The overall Affordable Warmth target is also relative: it "will use a metric based on reductions in lifetime heating costs; and that this should be set at a level of £3.4 billion reduction in notional lifetime costs of heating for low income and vulnerable households by 2015".
Note the use of the word 'notional'; again, how will we guarantee that specific levels energy cost have been reached?
The following paragraph (50) states that SAP will be used, but again to measure a relative reduction: "Property-specific scores will be calculated through a similar SAP or RdSAP methodology used for Green Deal assessments with scores reflecting the modelled reductions in carbon and heating cost reductions."

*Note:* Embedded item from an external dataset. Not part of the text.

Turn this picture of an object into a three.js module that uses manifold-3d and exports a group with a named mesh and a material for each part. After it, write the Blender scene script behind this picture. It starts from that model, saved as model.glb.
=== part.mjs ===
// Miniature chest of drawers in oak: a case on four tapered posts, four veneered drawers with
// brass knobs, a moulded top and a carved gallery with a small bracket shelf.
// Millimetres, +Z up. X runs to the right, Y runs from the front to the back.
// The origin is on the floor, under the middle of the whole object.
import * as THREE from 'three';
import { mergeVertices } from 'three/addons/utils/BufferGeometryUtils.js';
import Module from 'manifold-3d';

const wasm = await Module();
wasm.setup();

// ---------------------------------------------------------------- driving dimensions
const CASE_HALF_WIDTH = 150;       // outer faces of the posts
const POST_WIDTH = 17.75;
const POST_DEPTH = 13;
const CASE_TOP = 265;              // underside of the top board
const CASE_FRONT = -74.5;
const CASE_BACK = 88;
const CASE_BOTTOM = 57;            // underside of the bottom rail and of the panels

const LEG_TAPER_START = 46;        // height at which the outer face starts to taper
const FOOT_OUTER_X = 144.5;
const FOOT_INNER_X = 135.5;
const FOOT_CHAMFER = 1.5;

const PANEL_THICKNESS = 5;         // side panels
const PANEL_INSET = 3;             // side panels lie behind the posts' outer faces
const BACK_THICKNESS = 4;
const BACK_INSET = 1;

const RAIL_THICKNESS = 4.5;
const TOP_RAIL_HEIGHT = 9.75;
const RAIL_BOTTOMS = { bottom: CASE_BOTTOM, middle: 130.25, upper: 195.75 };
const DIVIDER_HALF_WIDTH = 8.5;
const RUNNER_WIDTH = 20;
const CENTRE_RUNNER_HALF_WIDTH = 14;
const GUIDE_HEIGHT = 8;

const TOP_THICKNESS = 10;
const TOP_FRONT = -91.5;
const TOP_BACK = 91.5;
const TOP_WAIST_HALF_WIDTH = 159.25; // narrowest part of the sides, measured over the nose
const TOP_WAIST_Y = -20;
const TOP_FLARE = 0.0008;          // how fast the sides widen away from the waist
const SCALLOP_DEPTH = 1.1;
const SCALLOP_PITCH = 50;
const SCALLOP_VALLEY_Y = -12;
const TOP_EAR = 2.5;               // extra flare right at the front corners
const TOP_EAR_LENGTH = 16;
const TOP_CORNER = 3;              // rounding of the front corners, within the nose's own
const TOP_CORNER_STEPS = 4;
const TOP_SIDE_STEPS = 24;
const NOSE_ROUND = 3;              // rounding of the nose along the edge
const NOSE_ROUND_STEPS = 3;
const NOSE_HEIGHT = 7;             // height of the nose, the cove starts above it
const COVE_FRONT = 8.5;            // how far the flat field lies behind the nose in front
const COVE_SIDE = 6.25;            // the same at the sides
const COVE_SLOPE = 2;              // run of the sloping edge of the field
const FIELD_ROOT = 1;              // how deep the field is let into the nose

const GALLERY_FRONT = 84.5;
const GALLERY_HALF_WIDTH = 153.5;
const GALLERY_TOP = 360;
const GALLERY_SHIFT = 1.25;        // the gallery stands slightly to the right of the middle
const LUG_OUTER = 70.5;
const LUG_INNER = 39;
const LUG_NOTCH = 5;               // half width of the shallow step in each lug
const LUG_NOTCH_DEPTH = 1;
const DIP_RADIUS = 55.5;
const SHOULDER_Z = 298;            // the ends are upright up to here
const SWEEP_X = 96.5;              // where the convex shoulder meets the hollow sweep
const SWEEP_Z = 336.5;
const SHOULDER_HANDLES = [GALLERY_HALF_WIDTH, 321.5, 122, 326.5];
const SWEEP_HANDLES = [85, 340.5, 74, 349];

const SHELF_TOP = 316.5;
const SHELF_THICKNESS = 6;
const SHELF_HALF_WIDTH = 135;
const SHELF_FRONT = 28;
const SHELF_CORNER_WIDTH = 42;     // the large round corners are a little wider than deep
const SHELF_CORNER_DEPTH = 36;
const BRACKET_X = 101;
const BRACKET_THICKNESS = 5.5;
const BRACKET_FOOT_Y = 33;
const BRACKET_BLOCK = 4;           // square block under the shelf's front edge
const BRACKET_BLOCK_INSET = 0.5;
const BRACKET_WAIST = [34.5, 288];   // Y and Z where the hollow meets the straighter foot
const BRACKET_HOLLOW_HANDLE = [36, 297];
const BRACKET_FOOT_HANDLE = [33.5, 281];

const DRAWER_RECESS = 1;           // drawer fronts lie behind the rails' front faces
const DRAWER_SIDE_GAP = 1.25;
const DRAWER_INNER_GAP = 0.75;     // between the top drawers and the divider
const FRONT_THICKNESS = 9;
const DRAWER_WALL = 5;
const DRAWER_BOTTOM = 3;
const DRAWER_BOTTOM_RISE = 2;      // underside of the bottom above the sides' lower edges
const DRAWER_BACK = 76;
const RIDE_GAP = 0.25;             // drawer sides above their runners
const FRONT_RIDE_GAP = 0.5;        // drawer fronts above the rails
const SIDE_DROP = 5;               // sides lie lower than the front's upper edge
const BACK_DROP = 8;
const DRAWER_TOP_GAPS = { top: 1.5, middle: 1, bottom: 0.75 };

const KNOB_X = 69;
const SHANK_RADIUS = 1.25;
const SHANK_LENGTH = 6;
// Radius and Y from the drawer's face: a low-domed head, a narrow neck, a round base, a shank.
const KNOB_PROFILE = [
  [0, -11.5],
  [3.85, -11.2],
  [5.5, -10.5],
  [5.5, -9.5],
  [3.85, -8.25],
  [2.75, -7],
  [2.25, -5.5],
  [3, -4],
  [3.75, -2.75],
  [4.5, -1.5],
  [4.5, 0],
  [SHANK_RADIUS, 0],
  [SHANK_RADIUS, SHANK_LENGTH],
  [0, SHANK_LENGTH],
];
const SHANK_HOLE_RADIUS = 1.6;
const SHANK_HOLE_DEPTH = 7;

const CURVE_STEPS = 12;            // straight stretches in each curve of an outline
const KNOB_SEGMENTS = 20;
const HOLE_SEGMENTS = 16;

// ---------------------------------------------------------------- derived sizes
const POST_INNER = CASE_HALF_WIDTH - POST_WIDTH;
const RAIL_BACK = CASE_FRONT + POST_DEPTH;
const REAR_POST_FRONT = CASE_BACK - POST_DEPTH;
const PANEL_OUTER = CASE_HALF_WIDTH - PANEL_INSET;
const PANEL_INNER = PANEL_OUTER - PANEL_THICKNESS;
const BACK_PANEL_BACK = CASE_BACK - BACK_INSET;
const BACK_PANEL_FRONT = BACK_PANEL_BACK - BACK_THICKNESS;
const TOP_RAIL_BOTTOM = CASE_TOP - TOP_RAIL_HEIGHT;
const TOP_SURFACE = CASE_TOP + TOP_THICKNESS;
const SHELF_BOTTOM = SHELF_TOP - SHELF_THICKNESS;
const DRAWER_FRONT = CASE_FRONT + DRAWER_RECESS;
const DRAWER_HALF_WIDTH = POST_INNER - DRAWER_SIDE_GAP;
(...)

Perhaps I am missing something? Are you a practitioner?
yes, I am.
the issue here is that not all energy is charged to the customer at equal cost, electricity being much costlier than mains gas, for instance. SAP & RdSAP take this into account and evaluate the energy efficiency of the home, ie, how efficiently does the home turn money into what you are paying for; heat, hot water, and light.
If a kWh/m2 standard was achieved using electric heating, the home would be much more expensive to run than a similar home achieving the same standard using mains gas. So that's why I believe it is better to set standards using SAP instead of kWh/m.

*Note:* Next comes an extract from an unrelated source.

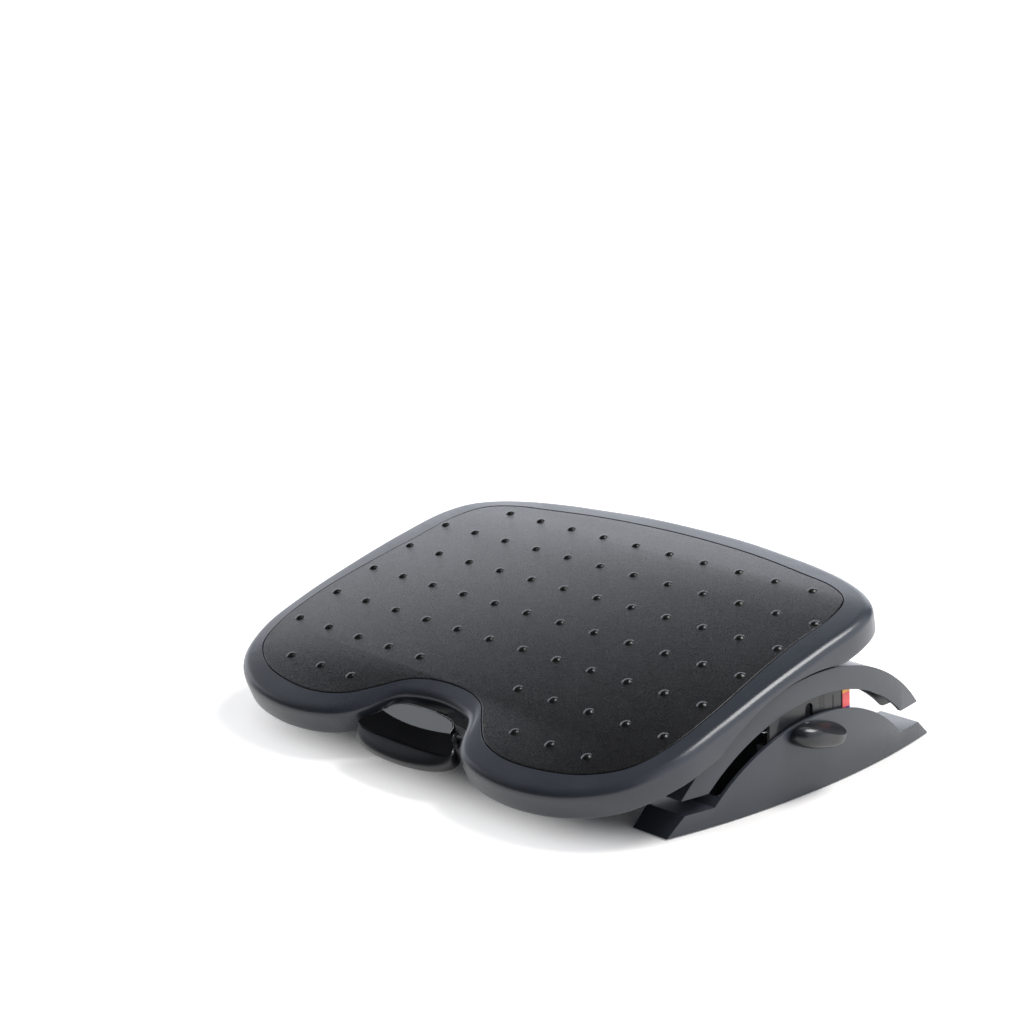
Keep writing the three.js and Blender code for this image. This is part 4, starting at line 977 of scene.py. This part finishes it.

Using carbon instead of cost is very roughly approximate to setting standards based on money, since the high carbon fuels tend also to be high priced (electricty, again). Obviously though, it's not as useful for the fuel poor as a standard based on cost.
Thanks for your response and very interesting questions relating to the consultation. Regretably I haven't yet had time to read the condoc, as I'm far too busy working on.. wait for it.. greendeal...!
Thanks for pointing this distinction out.